Still, I am not able to get good results. Is there something I am missing?

Any help would be highly appreciated!!!

PareshKamble commented 4 years ago

@dbolya @abhigoku10 I generated a new dataset with player and ball classes of 400 train and 66 validation images using CVAT polygons. However, now only the ball is being detected / segmented and not the players. Earlier, I was getting the segmented masks of only the players. Can you please suggest me where the issue might be? Thanking you in anticipation!

abhigoku10 commented 4 years ago

@PareshKamble from previous comments i feel you need to look in to ur annotation files for both training and validaion set , it is very contradicting since yolact/yolact++ r good for any kind of masks besides rotated one . Even if you keep 1080p image the network resizes the data for training . The map not going above 18 is wokay but classes not getting detected i think there is an issue can you just check training only one class and then two classes

PareshKamble commented 4 years ago

@abhigoku10 Initially, I too suspected the annotation files for this issue.
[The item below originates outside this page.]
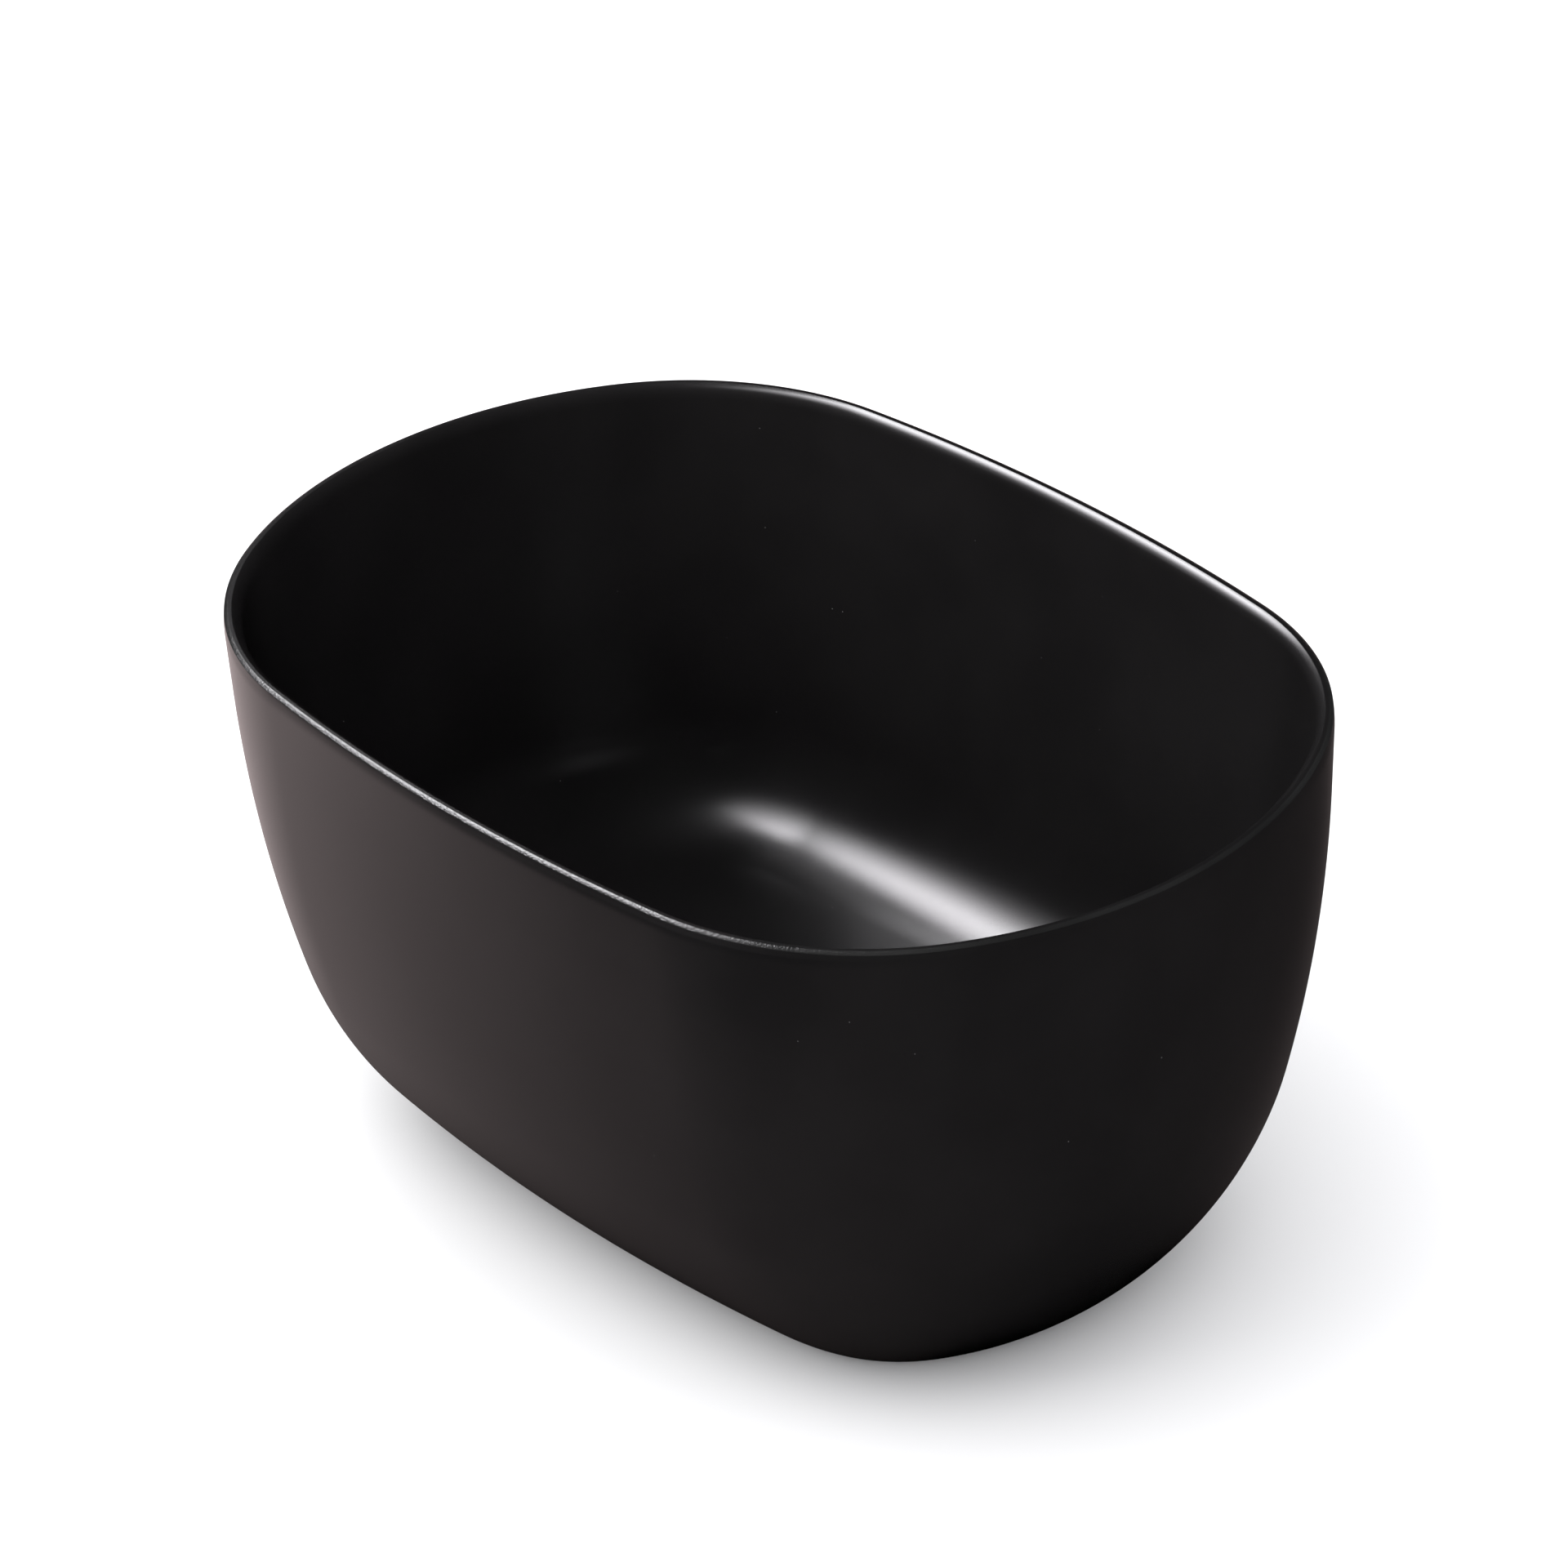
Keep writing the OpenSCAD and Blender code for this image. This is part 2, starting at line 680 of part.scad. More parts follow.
module overflow_adapter()
    color(plastic_white)
        difference() {
            union() {
                gap_strip(adapter_bottom, adapter_top, duct_t + 2.2, duct_w + 4.4);
                at_pipe_end() translate([0, 0, -6]) cylinder(r = pipe_r + 2.8, h = 22);
            }
            gap_strip(duct_bottom - 0.1, adapter_top + 1, duct_t + seat, duct_w + 2 * seat);
            gap_strip(adapter_bottom + 3, duct_bottom + 1, duct_t - duct_wall, duct_w - 2 * duct_wall);
            at_pipe_end() translate([0, 0, -7]) cylinder(r = pipe_r + seat, h = 19);
            at_pipe_end() cylinder(r = duct_t, h = 40);
        }

module overflow_bend()
    color(plastic_white)
        translate([0, bend_y - 0.1, inlet_z + bend_r])
            rotate([90, 0, -90])
                rotate_extrude(angle = 94 - pipe_lean, start = 270)
                    translate([bend_r, 0])
                        difference() {
                            circle(r = pipe_r);
                            circle(r = pipe_r - pipe_wall);
                        }

module overflow_pipe()
    color(plastic_white)
        translate([0, bend_y, inlet_z])
            rotate([-90, 0, 0])
                ring(pipe_r, pipe_r - pipe_wall, 0, -bend_y - 30);

module overflow_pipe_nut()
    color(plastic_white)
        translate([0, -44.4, inlet_z]) rotate([90, 0, 0])
            difference() {
                cylinder(r = pipe_r + 7, h = 10, $fn = 12);
                translate([0, 0, -1]) cylinder(r = pipe_r + 0.2, h = 12);
                translate([0, 0, -1]) cylinder(r = pipe_r + 4.2, h = 4);
            }

module overflow_pipe_seal()
    color(rubber_black)
        translate([0, -44.2, inlet_z]) rotate([90, 0, 0])
            ring(pipe_r + 3.8, pipe_r + 0.1, 0, 2.4);

outer_skin();
inner_well();
skin_base_ring();
base_board();
leg_bar(-bar_x);  // leg_bar_left
leg_bar(bar_x);  // leg_bar_right
bar_end_caps();
bar_screws();
skin_bracket(0);  // skin_bracket_1
skin_bracket(1);  // skin_bracket_2
skin_bracket(2);  // skin_bracket_3
skin_bracket(3);  // skin_bracket_4
bracket_screws();
foot_bushes();
foot_lock_nuts();
foot_stud(0);  // foot_stud_1
foot_stud(1);  // foot_stud_2
foot_stud(2);  // foot_stud_3
foot_stud(3);  // foot_stud_4
foot_pad(0);  // foot_pad_1
foot_pad(1);  // foot_pad_2
foot_pad(2);  // foot_pad_3
foot_pad(3);  // foot_pad_4
foot_sole(0);  // foot_sole_1
foot_sole(1);  // foot_sole_2
foot_sole(2);  // foot_sole_3
foot_sole(3);  // foot_sole_4
waste_flange();
waste_top_gasket();
waste_lower_gasket();
waste_body();
tailpiece();
tailpiece_nut();
tailpiece_washer();
plug_cap();
plug_seal();
plug_stem();
cartridge_housing();
cartridge_spring();
overflow_cover();
overflow_screw();
overflow_gasket();
overflow_head();
overflow_duct();
overflow_adapter();
overflow_bend();
overflow_pipe();
overflow_pipe_nut();
overflow_pipe_seal();
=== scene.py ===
import json
import math

import bmesh
import bpy
from mathutils import Matrix, Vector


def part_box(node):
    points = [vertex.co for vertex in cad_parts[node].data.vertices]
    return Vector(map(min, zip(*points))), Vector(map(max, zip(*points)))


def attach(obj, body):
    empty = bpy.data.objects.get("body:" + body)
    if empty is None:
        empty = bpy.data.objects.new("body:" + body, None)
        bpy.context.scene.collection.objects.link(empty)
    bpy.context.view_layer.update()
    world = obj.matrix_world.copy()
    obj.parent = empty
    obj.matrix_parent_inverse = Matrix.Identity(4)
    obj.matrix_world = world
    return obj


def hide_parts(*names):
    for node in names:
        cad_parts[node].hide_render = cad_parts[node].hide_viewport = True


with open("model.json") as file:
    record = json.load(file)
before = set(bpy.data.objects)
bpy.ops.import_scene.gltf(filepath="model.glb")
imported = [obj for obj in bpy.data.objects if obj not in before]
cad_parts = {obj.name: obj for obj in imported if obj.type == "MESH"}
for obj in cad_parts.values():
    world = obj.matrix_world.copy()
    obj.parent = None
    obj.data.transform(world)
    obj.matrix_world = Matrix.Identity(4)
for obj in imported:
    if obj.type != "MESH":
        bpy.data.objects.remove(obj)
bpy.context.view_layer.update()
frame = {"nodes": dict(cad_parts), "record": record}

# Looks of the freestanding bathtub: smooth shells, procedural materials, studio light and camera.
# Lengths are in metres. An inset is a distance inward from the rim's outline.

# ---- Outline of the rim, from the CAD box and the CAD model's arcs ----
WELL_LOW, WELL_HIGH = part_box("inner_well")
HALF_LENGTH = (WELL_HIGH.x - WELL_LOW.x) / 2
HALF_WIDTH = (WELL_HIGH.y - WELL_LOW.y) / 2
RIM_Z = WELL_HIGH.z
SIDE_RADIUS = 2.270
SIDE_ANGLE = math.radians(7.3)  # half the turn of a long side's arc
END_ANGLE = math.radians(31.2)  # half the turn of an end's arc

# ---- Outer skin, as in the CAD model ----
SKIN_TOP_DEPTH = 0.006  # the CAD skin ends this far under the rim's top
SKIN_THICKNESS = 0.005
SKIN_DRAFT = math.radians(2.5)  # lean of the straight band at the top
SKIN_BAND = 0.080  # height of that band
SKIN_UPPER_RADIUS = 1.540
SKIN_MID_ANGLE = math.radians(14)  # lean where the upper and lower radius meet
SKIN_LOWER_RADIUS = 0.378
SKIN_EDGE_RADIUS = 0.002

# ---- Rim: inner rounding, flat, ground slope, corner and lip, then the crown below them ----
RIM_WIDTH = 0.020
RIM_BREAK = math.radians(25)  # lean of the inner rounding where it meets the flat
RIM_FLAT_START = 0.0055  # inset of the flat's outer edge
RIM_FLAT = 0.0038
FLAT_HOLD = 0.0004  # a ring this near each edge of the flat keeps its shading level
SLOPE_START = math.radians(20)  # fall of the slope at the flat
SLOPE_END = math.radians(36)  # and at the corner
RIM_EDGE_DEPTH = 0.0027  # the slope and its corner reach this far down
RIM_EDGE_RADIUS = 0.0007
LIP_LEAN = math.radians(81)  # fall at the end of the corner, where the lip begins
LIP_DEPTH = 0.009  # the well's lip reaches this far down, and the skin starts there
SEAM = 0.0001  # gap from the lip's foot to the skin's top
CROWN_DEPTH = 0.018
CROWN_RADIUS = 0.080

# ---- Inner well, as in the CAD model ----
WELL_THICKNESS = 0.005
WALL_DRAFT = math.radians(8.3)
FILLET_RADIUS = 0.130
FILLET_Z = 0.248  # height of the fillet's centre
FLOOR_FALL = math.radians(1.5)
FLAT_INSET = 0.300
RECESS_DEPTH = 0.004
RECESS_RADIUS = 0.060
SEAT_RADIUS = 0.036
DRAIN_RADIUS = 0.024
BOSS_RADIUS = 0.056
BOSS_FOOT_RADIUS = 0.064
LIP_BACK_GAP = 0.0015  # between the skin's inside and the back of the lip
WALL_BACK_DROP = 0.004  # the wall's back starts this far under its front
OVERFLOW_RADIUS = 0.024
OVERFLOW_CUT = 0.03
COVER_REACH = 0.0057  # the overflow cover's middle stands this far off the wall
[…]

Previously, I used synthetic dataset as suggested in here and this time generated the annotations using CVAT. Had it been the case of annotation files for the first method, it would have not caused those done with CVAT. I shall try your suggestion of training one class first and then two. However, I suspect, I missed something in config file or somewhere else.

NVukobrat commented 3 years ago

Just bumping this one. Did you @PareshKamble or anyone related to this thread managed to determine what was causing this wave edge effect on your samples?